Think about a play like this. 3-2 at B's 13 yard line, and the QB is sacked by the player being held but only for a 2 yard loss.
1) If you don't throw the flag cuz the "held player" made the tackle for a loss, it will be 4-4 at the 15, and a 32 yard field goal would give A 3 pts.
2) If you throw the flag on the "held player" who made the tackle for a loss, team B could accept the penalty and it will be 3-14 at the 25, and team A has much less chance to get points on the board. They would need 10 yards to get the same 32 yard FG, and 14 for a 1st down.

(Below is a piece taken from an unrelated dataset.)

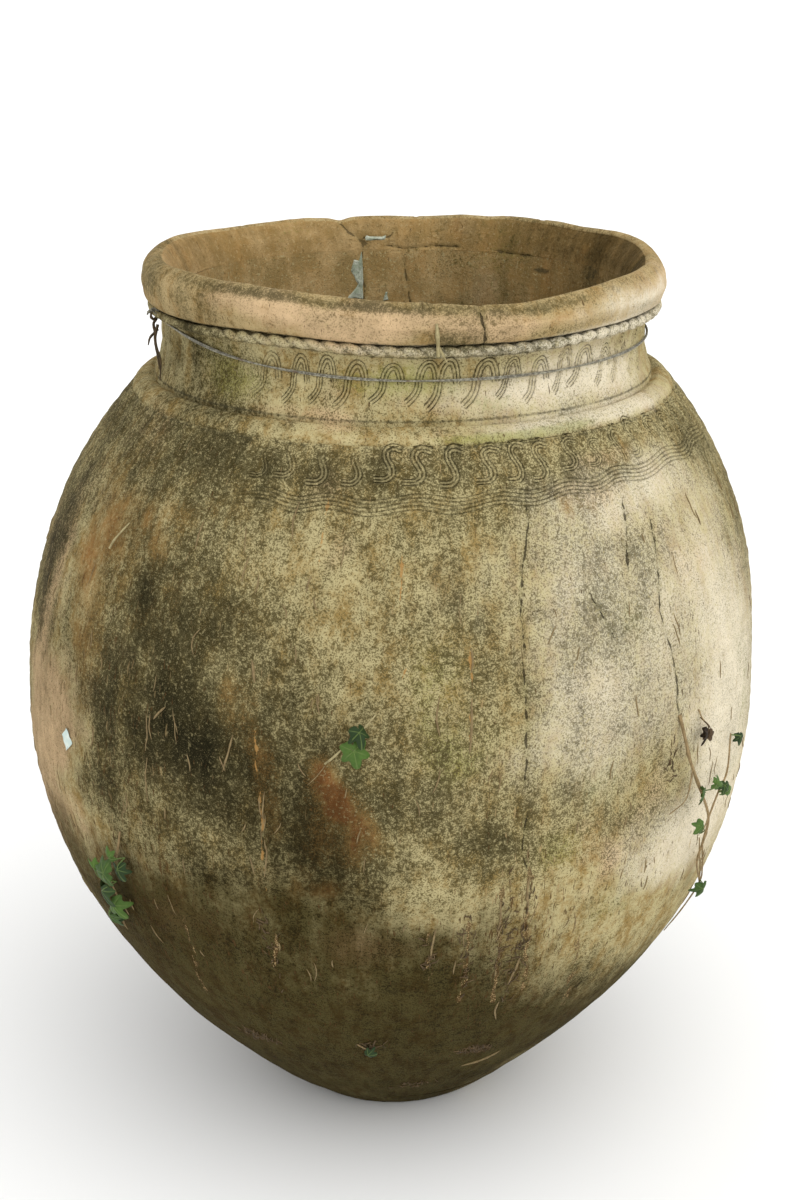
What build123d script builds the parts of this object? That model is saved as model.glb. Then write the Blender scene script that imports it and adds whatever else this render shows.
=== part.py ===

I think these examples go against the reason for having penalties for fouls. Penalties should not be a feature by which one side gains an advantage, they are just an approximate remedy to prevent the other team from gaining an unfair (according to the taste of the game's designers) advantage. If they could magically prevent the violation from having occurred, wouldn't that be better for the game? (Then all they need is a machine to spot the ball & keep time, and they've eliminated your job.)

I can see only one good reason for penalizing holding where the held player made a tackle: the possibility that without his being held, it could've been a "better" tackle, i.e. one that knocked the ball loose or made the dead ball spot more favorable to his team.